Here's what we know now that we did not know a few days ago: The information that was elicited from KSM through these methods provided the seed of intelligence from which grew the vine that led Navy SEALs to OBL.
In other words, waterboarding worked. It was almost certainly not the Jack Bauer version: KSM coughing up the answer his interrogators were seeking. Rather, over time, he apparently became compliant and talkative, providing interrogators with large amounts of information — including, at one point, the nickname of OBL's trusted courier. Some analyst was clever enough to realize that this tidbit might be developed into "actionable intelligence."
According to credible accounts, Abu Faraj al-Libi, KSM's replacement as al-Qaeda's external operations chief, and Mohammed al-Qahtani, who was intended to be the "20th hijacker," revealed additional information that helped lead to what U.S. officials are now calling al-Qaeda's command and control facility 40 miles from the Pakistani capital of Islamabad.

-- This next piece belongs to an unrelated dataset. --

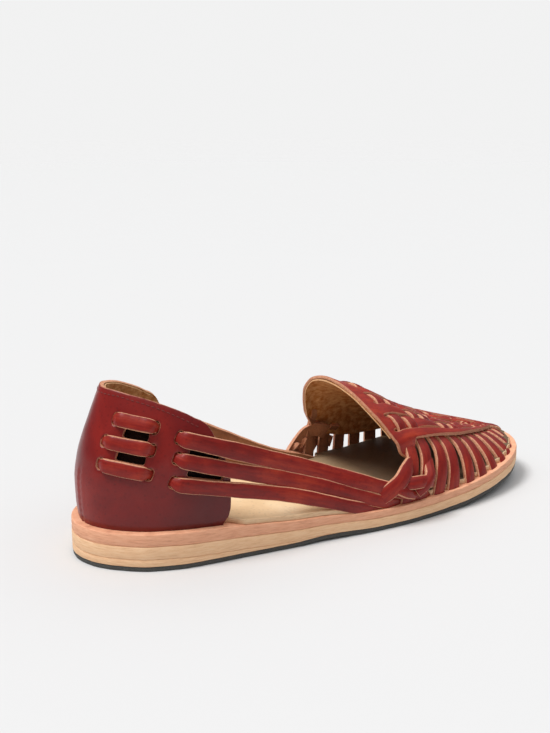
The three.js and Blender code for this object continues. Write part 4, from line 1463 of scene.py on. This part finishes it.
def new_group(name, inputs, outputs):
    tree = bpy.data.node_groups.new(name, "ShaderNodeTree")
    for socket, kind, value in inputs:
        made = tree.interface.new_socket(socket, in_out="INPUT", socket_type=kind)
        if value is not None:
            made.default_value = value
    for socket, kind in outputs:
        tree.interface.new_socket(socket, in_out="OUTPUT", socket_type=kind)
    return tree, tree.nodes.new("NodeGroupInput"), tree.nodes.new("NodeGroupOutput")


def grain_group():
    """Hair-cell grain with pores and fine pull lines. Tone is a slow drift of the dye."""
    name = "leather grain"
    if name in bpy.data.node_groups:
        return bpy.data.node_groups[name]
    tree, start, end = new_group(
        name,
        [
            ("Vector", "NodeSocketVector", None), ("Cell size", "NodeSocketFloat", 900.0),
            ("Drift", "NodeSocketFloat", 45.0),
        ],
        [("Height", "NodeSocketFloat"), ("Tone", "NodeSocketFloat"), ("Pores", "NodeSocketFloat")],
    )
    links = tree.links
    cells = add(tree, "ShaderNodeTexVoronoi", {"Randomness": 1.0}, feature="DISTANCE_TO_EDGE")
    soft = add(tree, "ShaderNodeTexNoise", {"Scale": 260.0, "Detail": 5.0, "Roughness": 0.6})
    drift = add(tree, "ShaderNodeTexNoise", {"Detail": 4.0, "Roughness": 0.55, "Distortion": 0.4})
    pores = add(tree, "ShaderNodeTexVoronoi", {"Scale": 420.0, "Randomness": 1.0})
    for node in (cells, soft, drift, pores):
        links.new(start.outputs["Vector"], node.inputs["Vector"])
    links.new(start.outputs["Cell size"], cells.inputs["Scale"])
    links.new(start.outputs["Drift"], drift.inputs["Scale"])
    cell_height = maths(tree, "MINIMUM", maths(tree, "MULTIPLY", cells.outputs["Distance"], 4.0), 1.0)
    pore = maths(tree, "SUBTRACT", 1.0, maths(tree, "MULTIPLY", pores.outputs["Distance"], 3.2, True), True)
    height = maths(tree, "MULTIPLY_ADD", cell_height, 0.35)
    links.new(soft.outputs["Fac"], height.node.inputs[2])
    height = maths(tree, "SUBTRACT", height, maths(tree, "MULTIPLY", pore, 0.35))
    links.new(height, end.inputs["Height"])
    links.new(drift.outputs["Fac"], end.inputs["Tone"])
    links.new(pore, end.inputs["Pores"])
    return tree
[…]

Al-Libi and al-Qahtani were subjected to EITs — though not waterboarding. Only three terrorists were ever waterboarded. But al-Libi and al-Qahtani were among the 30-odd unlawful combatants — out of thousands who have been detained — subjected to other "stress and duress" measures, probably including sleep deprivation and psychological manipulation. These methods have now been classified as "torture" and removed from the American interrogator's tool box.
Is it possible that the road to OBL's house could have been found without recourse to coercion — through nothing harsher than polite conversations? I doubt that such hardened terrorists as KSM could have been broken only through "good cop" interrogations. But I suppose we'll never know for sure. What we do know is that in this instance, vital intelligence was produced through methods of interrogation that critics of the Bush administration insisted were ineffective, immoral, and illegal. The first of those three claims has now been proven wrong. This should not come as a surprise: Former CIA director Michael Hayden has said that as late as 2006, fully half of the government's knowledge about the structure and activities of al-Qaeda came from harsh interrogations. In his book Courting Disaster, Marc Thiessen details the several terrorist attacks that were thwarted thanks to the use of EITs.
This, too, should be obvious: If President Obama deserves praise for authorizing the attack on OBL, and the Special Operators who carried out the mission deserve medals, the CIA interrogators who produced the intelligence that made all this possible should not be prosecuted for their contributions. They were acting in good faith and obeying the laws as the Justice Department had explained them.
Last week, when President Obama visited Ground Zero in New York, he was asked by Debra Burlingame, the sister of one of those murdered on 9/11, if he would at least advise Attorney General Eric Holder to remove the threat that the CIA interrogators have faced since he was elected. "No, I won't," Obama replied before walking away. To say this was discourteous to her and unjust to the CIA officers who gave Obama the greatest victory of his presidency is an understatement.
The debate over how to define torture will go on. The debate over what, if any, interrogation methods short of torture should be permitted — and under what circumstances and with whose authorization — should resume. But the Obama administration's current practice — killing terrorists in their homes but never causing them sleepless nights, not even to elicit life-saving intelligence — defies logic. It is willing the ends while prohibiting the means. It is bad policy and confused morality.